What is the only Wu-Tang Clan song to feature all members?

The Wu-Tang Clan is one of hip-hop’s great collectives, if not the very greatest. The members complement each other’s styles so perfectly, but actually fitting them all into one song is a tall order. 

In fact, it can be said it’s only truly happened once: on ‘Triumph’, from the Clan’s second album Wu-Tang Forever.

It’s necessary, first things first, to establish who the official members actually are. There are dozens and dozens of Wu affiliates, many of whom have appeared on official Wu-Tang tracks, but, in terms of actual members, we’re looking at ten individuals.

It begins with the core trio of cousins, RZA, GZA and Ol’ Dirty Bastard. As kids, they formed a group together that was first called Force of the Imperial Masters, and later the All in Together Now Crew, and they used different names than the ones they are today known for. They were Prince Rakeem, aka The Scientist, The Genius, and The Specialist.

The young trio tried to build up their careers, and, individually, RZA and GZA found moderate success, without ever truly taking off, but the RZA eventually started working with someone the world would later come to know as Ghostface Killah, and together they decided to create a group that touched on a kung-fu aesthetic, comic books and the teachings of the Five-Percent Nation. The Wu-Tang Clan, in other words, was beginning to take shape.

The group truly coalesced when it came to making ‘Protect Ya Neck’, which was envisioned by RZA as a posse cut involving the initial core members and other rappers in their orbit. They were Inspectah Deck, Raekwon, Method Man and U-God. As Method Man once remarked to Vanity Fair, this is the moment that made RZA realise “there’s strength in numbers”. The Clan was truly born.

But there were still two people missing from ‘Protect Ya Neck’. Masta Killah hadn’t yet joined the group, but he would just in time to make it onto the group’s debut album Enter the Wu-Tang (36 Chambers). He appeared only on the song ‘Da Mystery of Chessboxin’’, which meant his contributions to the album were minimal. But they were more significant than those of Cappadonna, who missed out entirely.

Cappadonna had been a part of the wider crew for a long time, and he’d even mentored U-God. But he was in prison when 36 Chambers was being made, so he missed out on becoming a member. He later started appearing on official Wu material, before becoming an official member around the period of The W, the group’s third album.

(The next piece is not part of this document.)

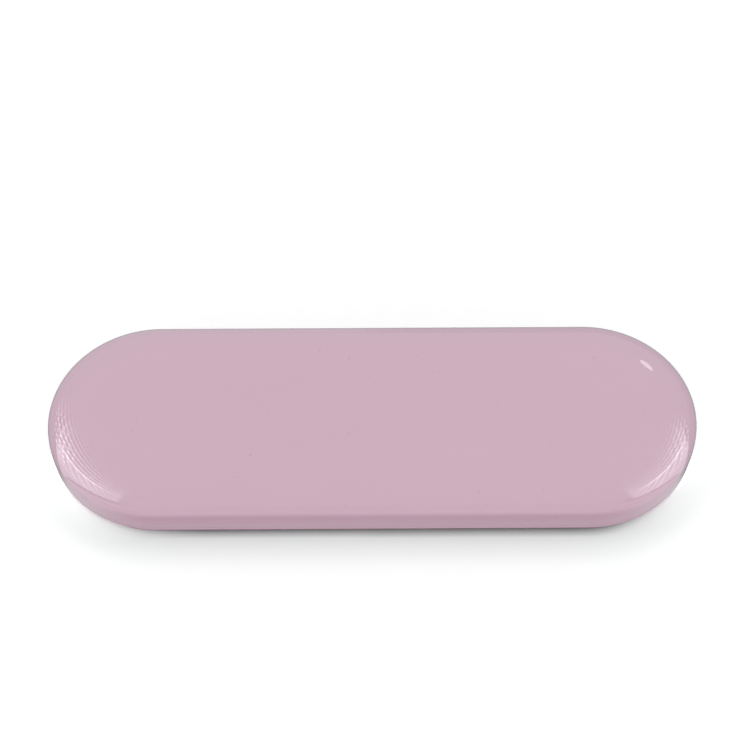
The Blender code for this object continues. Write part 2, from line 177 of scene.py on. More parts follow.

Fitting each of the ten members onto a single song has proven a difficult task, rendered impossible now since the death of ODB in 2004. It technically happened on ‘9 Milli Bros’, but that was a Ghostface Killah solo track produced by MF DOOM. ODB appeared on it posthumously alongside the other nine, but it’s not technically an official Wu-Tang song.

The Clan’s sixth album, A Better Tomorrow, released in 2014, also features all members on ‘Ruckus in B Minor’. But, again, ODB’s credit is posthumous, having occurred a full decade after he died. He’s on the track, certainly, but without the same presence as if he’d been alive. So, in that spirit, ‘Triumph’, from their second album, is the only time it happened and is the only time it ever will.